The scene in Ann Arbor was very welcoming when I first started making music, and it was cool cause the town was small enough that one show would have a noise artist, a folk artist and a house DJ. I suppose growing up in Michigan you can’t help but be inspired by the history of music there, in Detroit, in Ypsilanti, in Ann Arbor, it’s bizarrely a cool place for music, and I’m always learning more about music from my home estate. New York changed my life as an artist in the sense that I could observe a lot more artists making music, both on an underground scale and world-class artists of all types, so there was a lot of culture absorption, and I was able to play more shows, and after a few years save up some money and buy real instruments and equipment. I also learned a bit more about how trends operate and how people operate within trends, and avoided getting sucked into that at all costs. After a time I ended up just hiding out in NYC, barely going out and focusing on my music.
What was the best sonic experience you have ever encountered? How did it influence you?
It’s hard to pin down – there’s so many – I saw Model 500 play at DEMF to a crowd of thousands in the rain screaming for Juan Atkins to herald the arrival of the Mothership, I heard a Ryoji Ikeda piece in a theatre with huge subs and crystalline brain piercing highs that sounded like pure information, I’ve heard pure silence while Northern Lights erupted vertically into the cosmos over a frozen Lake Michigan beach at night… I suppose it’s the goosebumps factor, how can sound or music make your hair stand on end, how can you make compelling, unforgettable music that completely dissolves time.

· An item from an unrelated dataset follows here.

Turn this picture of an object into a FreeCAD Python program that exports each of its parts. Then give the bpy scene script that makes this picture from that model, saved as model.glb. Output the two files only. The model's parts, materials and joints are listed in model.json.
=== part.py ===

What would be an ideal setting for you live performance and what was the best place you performed?
An ideal setting for live performance entails a venue with impeccable sound, good bass pressure and chilled out highs, a crowd that’s up for it, maybe some outdoor space with fresh air would be great too. The best place I’ve performed in recent memory was a Chinese all-you-can-eat buffet in Ridgewood, Queens, decked out with The Bunker NY’s soundsystem. It was a bizarre but unforgettable night.